Ballot proposition would cap ‘predatory’ interest rates on payday loans

LANSING, MI — An election committee is working to put a question on the November ballot that would prevent payday lenders from charging “predatory” interest rates if approved by voters.

The Michiganders for Fair Lending campaign officially launched its petition drive Wednesday to cap high interest rates on payday loans that advocates say create a cycle of debt that becomes impossible to escape. The group said it wants to change the current payday loan landscape to one that gives access to small loans to those who need them, not one that creates a debt trap.

“Payday lenders target Michigan’s most vulnerable communities by offering quick cash that traps people in an endless cycle of debt with outrageously high interest rates,” said Josh Hovey, spokesman for Michiganders for Fair Lending.

“For years, state legislators have been urged to end predatory lending practices. People harmed by these loans cannot afford to wait any longer. That is why we will be taking the issue directly to the voters this November.”

In Michigan, the typical payday loan has the equivalent of an annual percentage rate (APR) of 370%. The Michiganders for Fair Lending proposal would limit payday loans to no more than 36% APR.

Payday loans are marketed as short-term, but the vast majority of borrowers get stuck in a cycle of long-term debt, fair lending advocates say. About 70% of payday borrowers in Michigan borrow again the same day they pay off a previous loan, according to research by the Consumer Financial Protection Bureau. The same study found that the average payday loan borrower ends up taking out 10 loans over the course of a year.

Michigan Attorney General Dana Nessel describes a payday loan as a short-term, high-cost transaction in which customers borrow money in exchange for a service fee. Michigan law calls this type of loan a “deferred presentment servicing transaction” because the customer’s check is held for a period of time before it is cashed. Loans are not like car payments in that borrowers cannot make installment payments.

Payday loans have high service fees and a short repayment period. For example, a customer who borrows $100 for two weeks and is charged $15 will pay a service fee equal to a triple-digit APR. The actual cost of the two-week loan is $15, which equates to an APR of 391 percent. And that still doesn’t include additional fees for “eligibility checks” or processing.

Payday loan stores often allow customers who can’t repay the loan to get a second payday loan to pay off the first. Service fees can get the customer stuck in a cycle of debt.

“It’s a slippery slope,” Nessel said in a consumer alert focused on the process.

Fair lending advocates say payday loan shops are undeniably predatory. The stores implement manipulation tactics and enter customers in a process that creates a cycle of debt that traps people in poverty, Hovey said.

“Stopping predatory lending is an issue in Michigan that resonates across parties, geographic regions, ages and income levels. Even in today’s divisive climate, this is an issue the vast majority of people can agree on,” said Jessica AcMoody, policy director for the Michigan Community Economic Development Association.

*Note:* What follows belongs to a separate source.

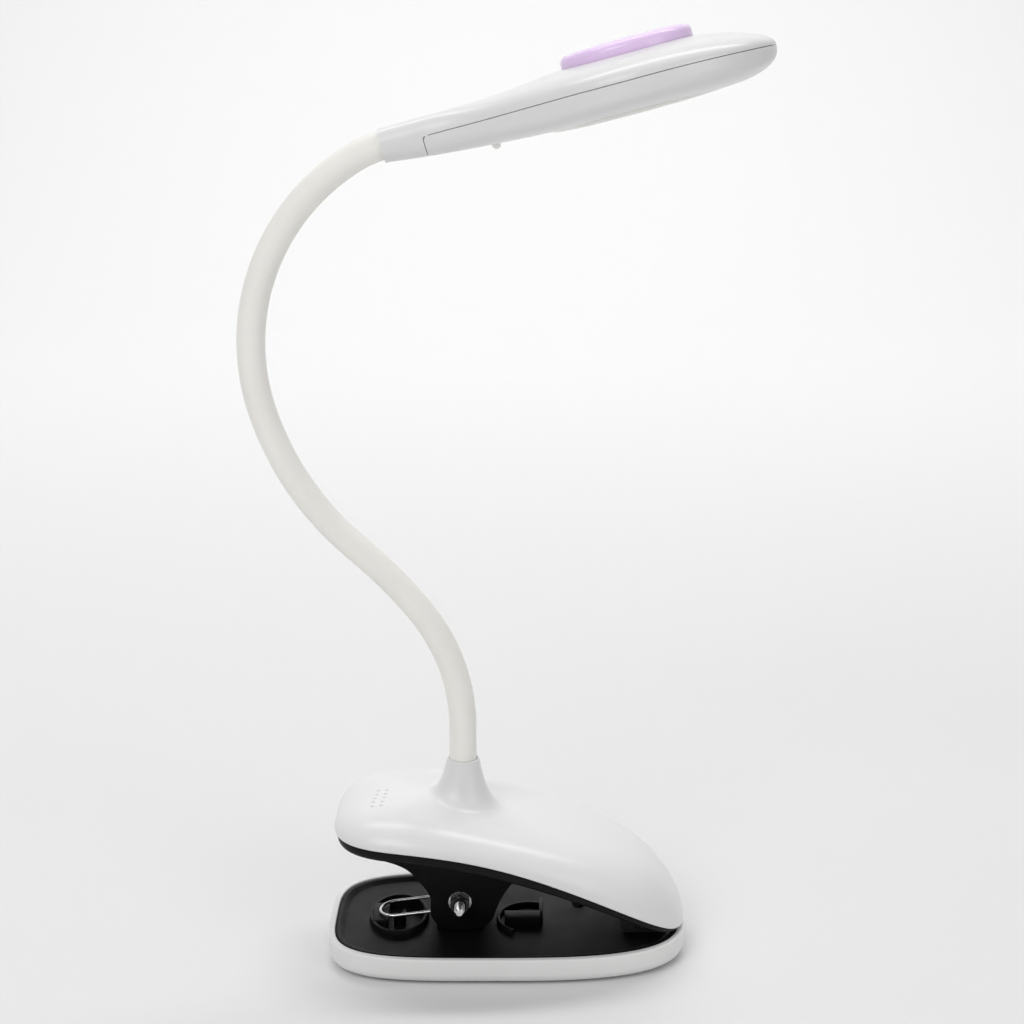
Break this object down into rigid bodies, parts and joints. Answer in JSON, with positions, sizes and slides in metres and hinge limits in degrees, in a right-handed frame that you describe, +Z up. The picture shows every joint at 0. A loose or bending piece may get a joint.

“Lenders know they are getting their money because they are given direct access to the borrower’s bank account and can get their own money back before the borrower can pay rent, utilities or groceries. With no funds left over for basic living expenses, guess what happens? You guessed it. The borrower comes back to take out another loan,” AcMoody said.

Gabriella Barthlow, a financial counselor for the Macomb County Veterans Service, said she has seen how the veterans she works with have been affected by the predatory payday lending process. Military veterans are particularly vulnerable to predatory lending, Barthlow said.

“As a predatory lending target community, it is critical that veterans understand the risk associated with payday loans and the importance of a 36% interest rate cap,” Barthlow said.

The 36% APR limit used by many states is similar to the National Military Loan Act, which establishes consumer credit protections for active military members. Congress passed the law in 2006 after the military discovered that payday lenders were setting up stores near military bases.

Dallas Lenear of Project Green, a Grand Rapids-based financial education nonprofit, said he was motivated to help try to change the laws after hearing first-hand stories about excessive interest rates catching people in financial ruin.

“Payday lenders are exploiting our most vulnerable communities and neighbors without consumer protections,” said Dallas Lenear of Project Green in Grand Rapids. “People go to payday lenders because they feel like they don’t have a choice. They get stuck in quicksand that traps them for months and sometimes years.”

Payday lenders also disproportionately locate their stores in communities of color. Statewide, there are 5.6 payday loan stores for every 100,000 residents. That number is 25% higher in majority black communities, Lenear said.

Michigan would join 18 other states and Washington DC that have set a payday loan rate cap at 36% APR or less. Voters in Nebraska, Colorado, South Dakota and Montana have enacted caps on payday loan rates through a ballot measure that received more than 70% voter approval.